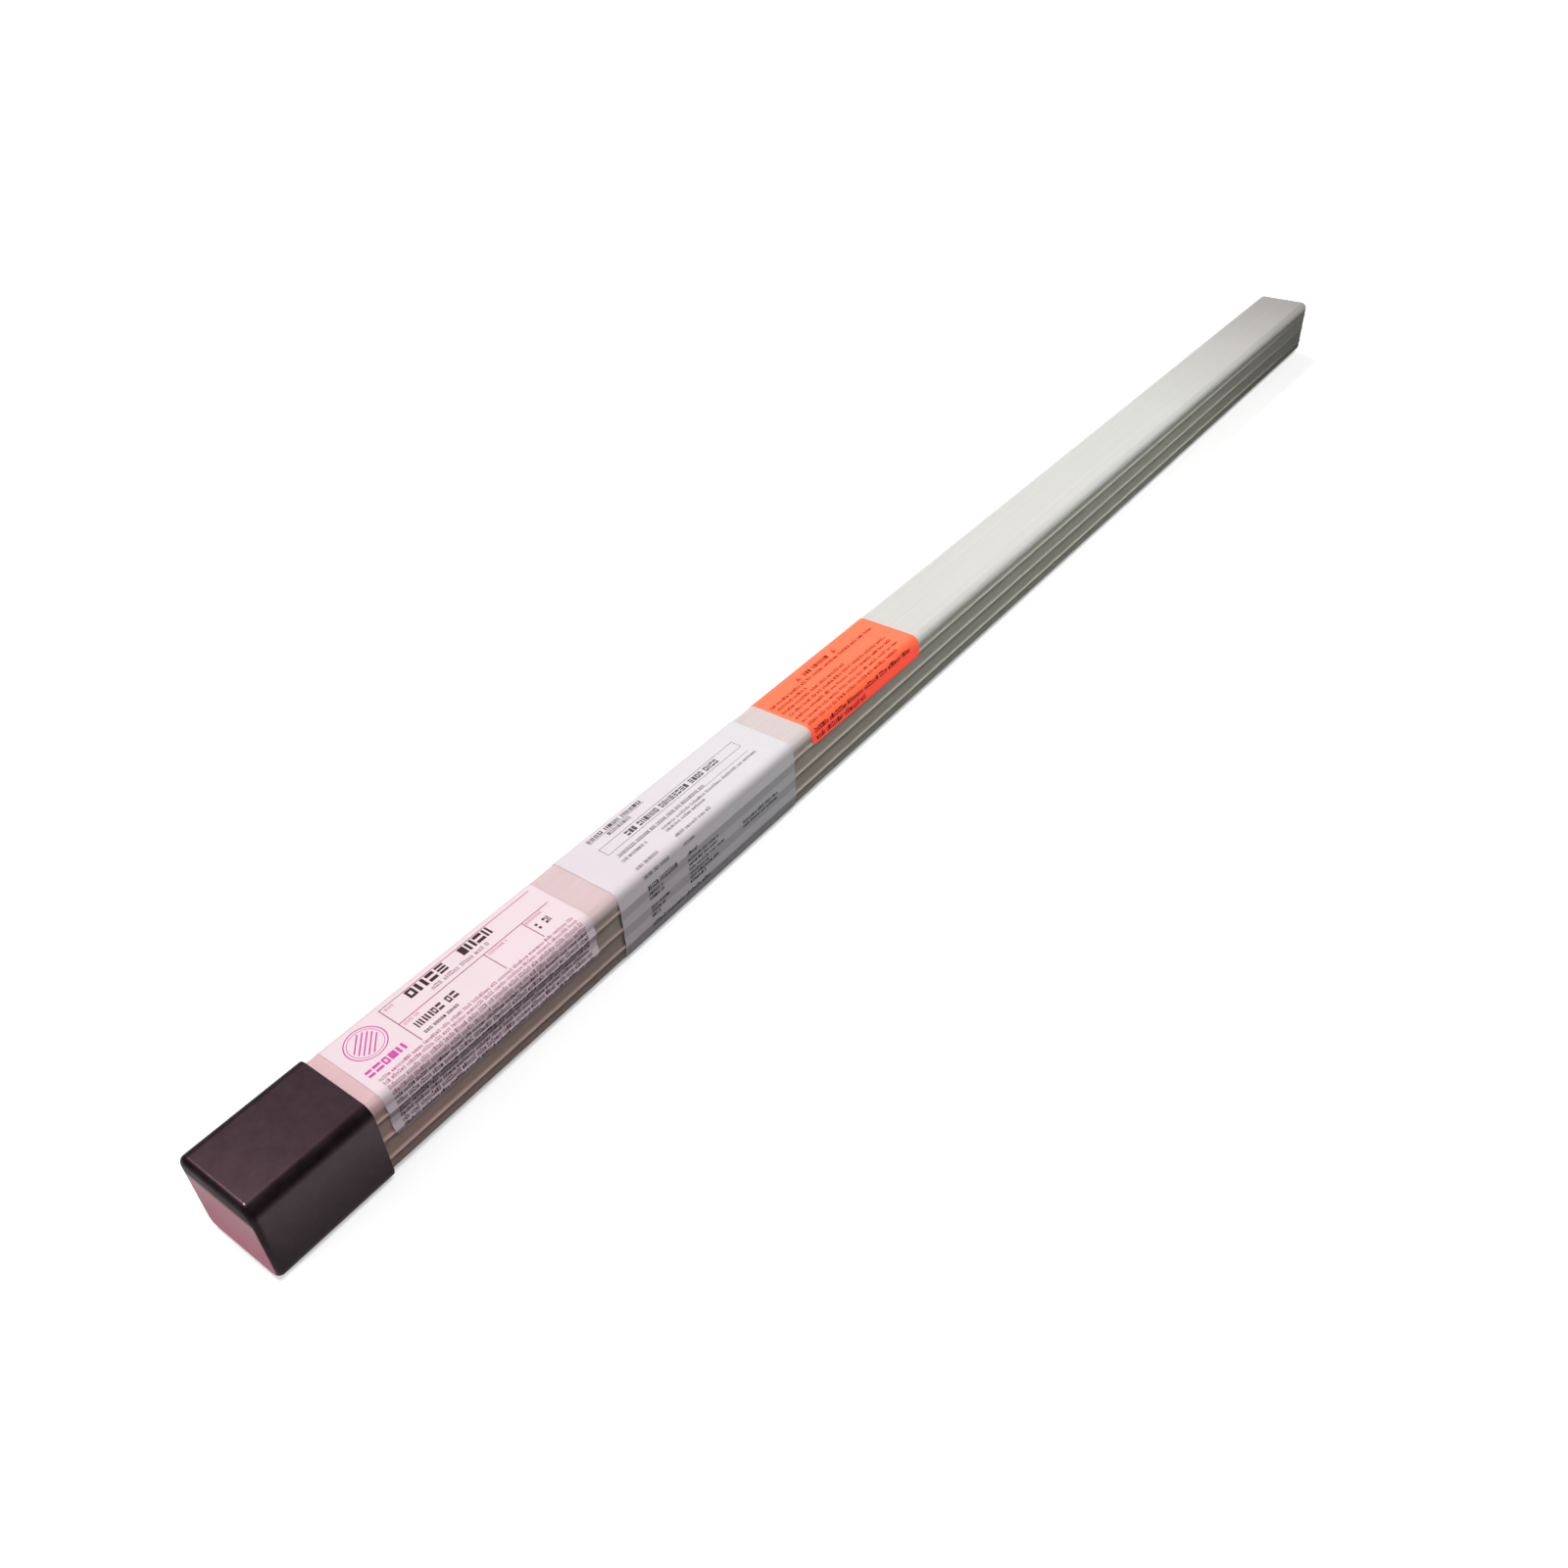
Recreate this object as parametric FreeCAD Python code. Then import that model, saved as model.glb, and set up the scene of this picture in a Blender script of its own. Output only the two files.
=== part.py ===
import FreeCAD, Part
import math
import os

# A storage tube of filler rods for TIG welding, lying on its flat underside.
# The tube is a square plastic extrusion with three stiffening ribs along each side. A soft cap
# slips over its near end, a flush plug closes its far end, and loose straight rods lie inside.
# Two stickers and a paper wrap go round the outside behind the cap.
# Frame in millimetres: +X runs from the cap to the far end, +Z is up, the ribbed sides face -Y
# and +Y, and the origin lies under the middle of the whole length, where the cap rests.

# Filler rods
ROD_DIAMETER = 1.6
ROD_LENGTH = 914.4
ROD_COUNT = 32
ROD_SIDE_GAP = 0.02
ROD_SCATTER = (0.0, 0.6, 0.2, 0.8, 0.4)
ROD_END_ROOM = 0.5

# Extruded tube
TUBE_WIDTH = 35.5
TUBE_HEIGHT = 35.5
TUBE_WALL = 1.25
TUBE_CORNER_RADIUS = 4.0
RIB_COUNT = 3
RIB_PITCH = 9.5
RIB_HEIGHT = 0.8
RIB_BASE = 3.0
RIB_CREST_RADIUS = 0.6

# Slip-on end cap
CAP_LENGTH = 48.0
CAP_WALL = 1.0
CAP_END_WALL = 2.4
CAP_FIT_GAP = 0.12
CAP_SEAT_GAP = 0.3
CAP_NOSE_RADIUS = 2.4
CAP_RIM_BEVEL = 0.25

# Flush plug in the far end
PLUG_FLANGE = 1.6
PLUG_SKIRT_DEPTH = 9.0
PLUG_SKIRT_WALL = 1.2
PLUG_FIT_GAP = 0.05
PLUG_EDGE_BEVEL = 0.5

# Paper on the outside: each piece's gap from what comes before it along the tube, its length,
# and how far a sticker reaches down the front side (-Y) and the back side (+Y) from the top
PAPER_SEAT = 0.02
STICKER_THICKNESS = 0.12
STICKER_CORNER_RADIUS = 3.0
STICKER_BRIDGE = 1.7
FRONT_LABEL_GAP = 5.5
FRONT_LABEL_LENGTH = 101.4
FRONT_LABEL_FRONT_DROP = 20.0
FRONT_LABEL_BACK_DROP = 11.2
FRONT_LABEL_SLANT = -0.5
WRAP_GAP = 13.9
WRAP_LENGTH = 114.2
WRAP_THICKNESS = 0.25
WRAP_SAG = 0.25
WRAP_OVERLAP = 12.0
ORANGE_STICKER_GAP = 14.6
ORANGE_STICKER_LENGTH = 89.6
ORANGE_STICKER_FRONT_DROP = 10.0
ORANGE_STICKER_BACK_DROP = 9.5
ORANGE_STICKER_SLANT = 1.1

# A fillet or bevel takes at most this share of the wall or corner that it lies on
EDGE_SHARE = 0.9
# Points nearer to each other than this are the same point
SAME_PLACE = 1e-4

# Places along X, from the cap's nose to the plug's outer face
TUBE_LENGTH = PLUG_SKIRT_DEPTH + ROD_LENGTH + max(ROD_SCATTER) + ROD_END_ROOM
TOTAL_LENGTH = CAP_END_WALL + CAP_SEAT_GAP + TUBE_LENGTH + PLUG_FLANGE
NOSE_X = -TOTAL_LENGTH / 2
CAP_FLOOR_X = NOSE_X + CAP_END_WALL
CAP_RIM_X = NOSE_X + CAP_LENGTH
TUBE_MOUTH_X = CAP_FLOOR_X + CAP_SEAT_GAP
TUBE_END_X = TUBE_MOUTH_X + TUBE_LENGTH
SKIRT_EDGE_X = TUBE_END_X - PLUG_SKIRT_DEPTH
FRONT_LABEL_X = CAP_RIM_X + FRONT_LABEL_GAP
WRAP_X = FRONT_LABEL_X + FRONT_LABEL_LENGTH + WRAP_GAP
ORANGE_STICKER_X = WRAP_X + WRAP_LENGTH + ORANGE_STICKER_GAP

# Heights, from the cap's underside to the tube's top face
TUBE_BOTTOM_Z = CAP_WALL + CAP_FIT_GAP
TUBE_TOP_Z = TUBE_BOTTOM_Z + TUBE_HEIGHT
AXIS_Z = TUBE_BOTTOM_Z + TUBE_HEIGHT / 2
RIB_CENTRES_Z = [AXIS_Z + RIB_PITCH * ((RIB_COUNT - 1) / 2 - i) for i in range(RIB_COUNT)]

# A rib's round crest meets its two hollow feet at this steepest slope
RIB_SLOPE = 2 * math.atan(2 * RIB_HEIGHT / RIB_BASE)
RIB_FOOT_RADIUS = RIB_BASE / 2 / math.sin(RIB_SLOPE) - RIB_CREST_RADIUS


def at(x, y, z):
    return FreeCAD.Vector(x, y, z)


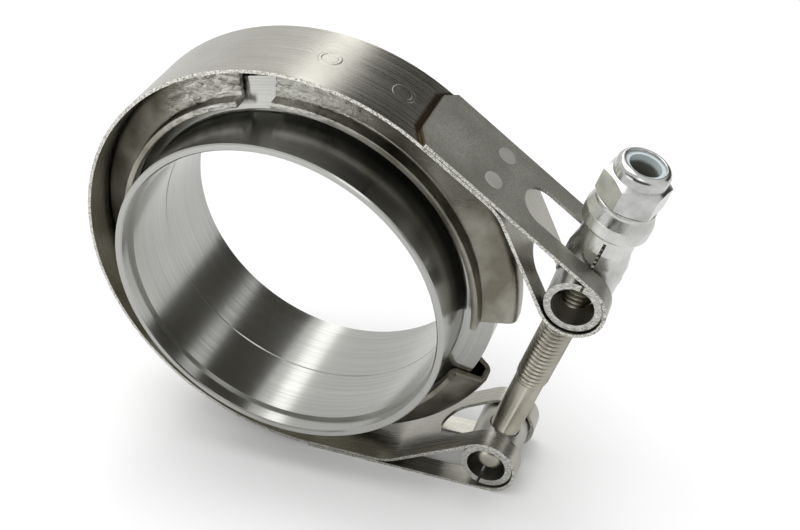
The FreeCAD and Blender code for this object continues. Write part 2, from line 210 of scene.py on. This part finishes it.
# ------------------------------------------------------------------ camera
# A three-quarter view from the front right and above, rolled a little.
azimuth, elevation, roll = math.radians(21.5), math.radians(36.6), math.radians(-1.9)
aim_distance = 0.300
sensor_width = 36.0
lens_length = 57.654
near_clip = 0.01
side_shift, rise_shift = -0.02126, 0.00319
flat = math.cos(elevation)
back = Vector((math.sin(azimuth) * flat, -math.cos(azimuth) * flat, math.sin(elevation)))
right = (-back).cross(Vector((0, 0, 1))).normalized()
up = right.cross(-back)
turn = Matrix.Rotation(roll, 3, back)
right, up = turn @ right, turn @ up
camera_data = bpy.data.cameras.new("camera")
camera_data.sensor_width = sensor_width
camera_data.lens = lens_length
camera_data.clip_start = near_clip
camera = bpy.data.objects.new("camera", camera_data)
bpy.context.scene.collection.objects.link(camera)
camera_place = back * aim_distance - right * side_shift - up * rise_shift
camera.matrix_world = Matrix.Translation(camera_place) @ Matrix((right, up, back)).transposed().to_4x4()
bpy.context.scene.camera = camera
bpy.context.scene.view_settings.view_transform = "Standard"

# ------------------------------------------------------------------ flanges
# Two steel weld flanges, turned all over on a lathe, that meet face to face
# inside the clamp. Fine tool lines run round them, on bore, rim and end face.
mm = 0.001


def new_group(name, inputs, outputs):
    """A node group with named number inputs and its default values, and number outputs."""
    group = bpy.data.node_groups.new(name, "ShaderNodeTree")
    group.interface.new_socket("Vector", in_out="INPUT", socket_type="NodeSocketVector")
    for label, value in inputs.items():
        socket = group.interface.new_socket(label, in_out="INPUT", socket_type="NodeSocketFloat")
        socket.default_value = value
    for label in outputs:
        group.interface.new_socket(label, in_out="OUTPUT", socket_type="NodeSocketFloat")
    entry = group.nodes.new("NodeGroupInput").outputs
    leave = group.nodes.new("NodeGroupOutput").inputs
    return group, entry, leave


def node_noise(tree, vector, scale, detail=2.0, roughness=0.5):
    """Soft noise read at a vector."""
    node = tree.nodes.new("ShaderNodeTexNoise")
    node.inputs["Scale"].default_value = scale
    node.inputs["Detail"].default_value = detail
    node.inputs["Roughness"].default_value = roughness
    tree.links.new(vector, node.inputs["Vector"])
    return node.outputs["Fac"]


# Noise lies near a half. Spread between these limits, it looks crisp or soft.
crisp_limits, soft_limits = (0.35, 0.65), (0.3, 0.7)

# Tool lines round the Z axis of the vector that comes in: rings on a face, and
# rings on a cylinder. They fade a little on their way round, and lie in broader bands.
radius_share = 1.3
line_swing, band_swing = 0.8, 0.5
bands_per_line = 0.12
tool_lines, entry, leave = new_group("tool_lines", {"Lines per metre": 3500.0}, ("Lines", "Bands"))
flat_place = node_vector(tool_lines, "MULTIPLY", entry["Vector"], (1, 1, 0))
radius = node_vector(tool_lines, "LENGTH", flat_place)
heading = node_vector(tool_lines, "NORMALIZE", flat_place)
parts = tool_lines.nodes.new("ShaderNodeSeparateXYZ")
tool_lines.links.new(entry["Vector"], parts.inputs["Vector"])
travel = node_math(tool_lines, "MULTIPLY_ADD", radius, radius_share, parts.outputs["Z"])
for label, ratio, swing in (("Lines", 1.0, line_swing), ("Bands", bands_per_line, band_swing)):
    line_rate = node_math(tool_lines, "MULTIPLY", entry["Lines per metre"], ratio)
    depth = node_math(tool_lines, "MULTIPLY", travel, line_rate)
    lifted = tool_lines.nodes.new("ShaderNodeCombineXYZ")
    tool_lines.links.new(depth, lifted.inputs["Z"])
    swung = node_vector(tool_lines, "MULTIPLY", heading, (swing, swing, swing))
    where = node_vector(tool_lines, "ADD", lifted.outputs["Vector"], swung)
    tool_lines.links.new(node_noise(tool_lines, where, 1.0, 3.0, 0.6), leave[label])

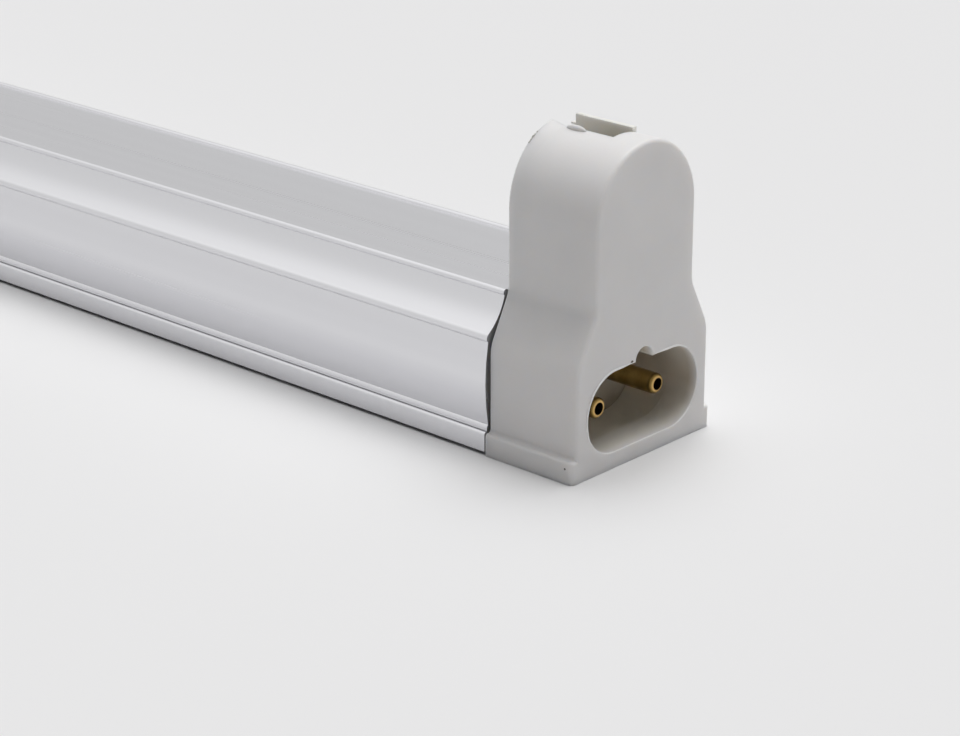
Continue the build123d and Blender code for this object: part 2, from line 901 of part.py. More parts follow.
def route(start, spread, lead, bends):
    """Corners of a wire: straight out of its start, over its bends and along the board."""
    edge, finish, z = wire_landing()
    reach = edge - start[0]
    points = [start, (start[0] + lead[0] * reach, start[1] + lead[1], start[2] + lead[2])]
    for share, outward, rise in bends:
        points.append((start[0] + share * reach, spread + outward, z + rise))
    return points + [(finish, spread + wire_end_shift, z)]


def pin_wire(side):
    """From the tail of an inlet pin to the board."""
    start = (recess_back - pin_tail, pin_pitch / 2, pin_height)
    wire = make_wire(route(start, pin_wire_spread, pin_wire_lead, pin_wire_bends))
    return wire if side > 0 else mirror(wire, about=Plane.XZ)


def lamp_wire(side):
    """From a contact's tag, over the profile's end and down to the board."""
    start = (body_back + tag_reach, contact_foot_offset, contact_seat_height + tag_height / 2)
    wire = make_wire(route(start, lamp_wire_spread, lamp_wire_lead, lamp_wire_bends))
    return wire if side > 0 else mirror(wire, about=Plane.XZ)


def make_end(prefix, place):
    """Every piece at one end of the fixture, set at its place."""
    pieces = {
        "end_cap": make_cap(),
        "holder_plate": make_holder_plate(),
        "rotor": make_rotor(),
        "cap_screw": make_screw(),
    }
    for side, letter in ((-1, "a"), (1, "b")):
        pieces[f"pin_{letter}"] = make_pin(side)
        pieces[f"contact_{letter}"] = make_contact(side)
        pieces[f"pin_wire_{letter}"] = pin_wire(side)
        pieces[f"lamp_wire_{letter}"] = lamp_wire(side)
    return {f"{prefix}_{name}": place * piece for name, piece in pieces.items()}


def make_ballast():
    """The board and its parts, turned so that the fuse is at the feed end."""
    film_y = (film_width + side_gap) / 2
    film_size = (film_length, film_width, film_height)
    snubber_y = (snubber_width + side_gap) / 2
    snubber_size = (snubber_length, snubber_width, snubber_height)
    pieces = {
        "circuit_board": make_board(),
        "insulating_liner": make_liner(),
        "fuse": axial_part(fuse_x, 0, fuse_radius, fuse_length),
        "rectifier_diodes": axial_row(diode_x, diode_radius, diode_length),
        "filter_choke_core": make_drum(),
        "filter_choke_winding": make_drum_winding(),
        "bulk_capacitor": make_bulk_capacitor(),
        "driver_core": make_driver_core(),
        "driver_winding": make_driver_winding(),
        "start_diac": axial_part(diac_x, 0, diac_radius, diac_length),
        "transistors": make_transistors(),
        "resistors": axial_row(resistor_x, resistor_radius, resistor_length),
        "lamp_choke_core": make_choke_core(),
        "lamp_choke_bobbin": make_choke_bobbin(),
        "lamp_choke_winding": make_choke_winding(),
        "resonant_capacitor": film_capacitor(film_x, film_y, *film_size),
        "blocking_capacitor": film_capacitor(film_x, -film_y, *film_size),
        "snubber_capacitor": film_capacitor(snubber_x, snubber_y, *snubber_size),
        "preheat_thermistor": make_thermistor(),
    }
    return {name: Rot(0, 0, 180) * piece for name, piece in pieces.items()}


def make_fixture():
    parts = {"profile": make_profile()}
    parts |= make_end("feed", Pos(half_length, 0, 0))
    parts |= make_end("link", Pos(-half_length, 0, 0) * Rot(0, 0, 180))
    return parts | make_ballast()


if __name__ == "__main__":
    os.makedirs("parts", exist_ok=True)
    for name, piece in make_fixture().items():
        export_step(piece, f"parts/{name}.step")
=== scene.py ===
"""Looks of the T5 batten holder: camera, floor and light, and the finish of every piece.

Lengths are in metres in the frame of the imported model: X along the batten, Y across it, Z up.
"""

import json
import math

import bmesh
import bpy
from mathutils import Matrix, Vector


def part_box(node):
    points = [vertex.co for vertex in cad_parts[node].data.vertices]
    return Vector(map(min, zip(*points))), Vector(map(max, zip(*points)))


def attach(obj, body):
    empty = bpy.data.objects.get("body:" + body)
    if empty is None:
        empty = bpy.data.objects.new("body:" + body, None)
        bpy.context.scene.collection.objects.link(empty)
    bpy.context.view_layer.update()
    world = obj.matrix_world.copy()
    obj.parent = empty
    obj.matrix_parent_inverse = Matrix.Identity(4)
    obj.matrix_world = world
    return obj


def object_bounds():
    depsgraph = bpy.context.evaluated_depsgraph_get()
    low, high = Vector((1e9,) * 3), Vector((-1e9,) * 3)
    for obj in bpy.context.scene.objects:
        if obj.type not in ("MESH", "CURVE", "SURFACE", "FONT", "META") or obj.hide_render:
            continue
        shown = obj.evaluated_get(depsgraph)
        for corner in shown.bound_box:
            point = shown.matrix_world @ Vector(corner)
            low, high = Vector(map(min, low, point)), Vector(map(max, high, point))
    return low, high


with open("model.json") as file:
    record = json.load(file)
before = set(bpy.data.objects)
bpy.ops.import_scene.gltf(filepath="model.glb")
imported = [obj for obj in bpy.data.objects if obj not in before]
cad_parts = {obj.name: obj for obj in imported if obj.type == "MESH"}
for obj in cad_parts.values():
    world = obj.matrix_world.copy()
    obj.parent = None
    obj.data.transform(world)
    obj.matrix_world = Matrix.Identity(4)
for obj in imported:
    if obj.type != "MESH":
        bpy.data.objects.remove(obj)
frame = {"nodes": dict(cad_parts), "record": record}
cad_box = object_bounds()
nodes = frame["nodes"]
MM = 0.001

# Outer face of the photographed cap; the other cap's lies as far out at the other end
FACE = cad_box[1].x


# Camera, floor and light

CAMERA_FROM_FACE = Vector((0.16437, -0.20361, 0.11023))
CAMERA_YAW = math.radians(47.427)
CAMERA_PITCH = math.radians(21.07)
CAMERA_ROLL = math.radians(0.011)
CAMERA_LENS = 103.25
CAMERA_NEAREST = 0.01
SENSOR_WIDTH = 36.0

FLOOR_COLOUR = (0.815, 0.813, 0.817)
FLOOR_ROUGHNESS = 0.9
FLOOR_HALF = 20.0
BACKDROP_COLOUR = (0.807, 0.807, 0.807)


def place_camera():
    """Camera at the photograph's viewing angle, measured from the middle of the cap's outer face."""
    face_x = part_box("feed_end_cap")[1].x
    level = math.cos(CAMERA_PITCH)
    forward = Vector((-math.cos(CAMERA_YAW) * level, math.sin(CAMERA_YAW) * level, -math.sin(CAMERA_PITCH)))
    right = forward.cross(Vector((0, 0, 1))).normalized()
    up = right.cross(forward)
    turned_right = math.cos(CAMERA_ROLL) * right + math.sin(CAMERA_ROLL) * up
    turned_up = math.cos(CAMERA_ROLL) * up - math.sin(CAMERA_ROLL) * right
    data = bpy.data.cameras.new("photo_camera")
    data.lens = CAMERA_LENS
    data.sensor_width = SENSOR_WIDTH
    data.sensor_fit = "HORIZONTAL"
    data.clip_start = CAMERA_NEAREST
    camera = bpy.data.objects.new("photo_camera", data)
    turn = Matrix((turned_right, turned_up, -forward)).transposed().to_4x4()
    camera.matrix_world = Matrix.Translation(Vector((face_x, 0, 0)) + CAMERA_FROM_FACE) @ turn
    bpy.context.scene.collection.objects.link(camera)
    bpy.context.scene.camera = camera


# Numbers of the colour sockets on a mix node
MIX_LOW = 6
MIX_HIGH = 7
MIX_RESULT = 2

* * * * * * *

▶ **Written exercise**
In the listing above, locate the line containing "return parts | make_ballast()" and the line containing "zip(*points))), Vector(map(max, zip(*points)))". Transcribe those two lines and everything between them, exactly as written.

▶ **The answer**
    return parts | make_ballast()


if __name__ == "__main__":
    os.makedirs("parts", exist_ok=True)
    for name, piece in make_fixture().items():
        export_step(piece, f"parts/{name}.step")
=== scene.py ===
"""Looks of the T5 batten holder: camera, floor and light, and the finish of every piece.

Lengths are in metres in the frame of the imported model: X along the batten, Y across it, Z up.
"""

import json
import math

import bmesh
import bpy
from mathutils import Matrix, Vector


def part_box(node):
    points = [vertex.co for vertex in cad_parts[node].data.vertices]
    return Vector(map(min, zip(*points))), Vector(map(max, zip(*points)))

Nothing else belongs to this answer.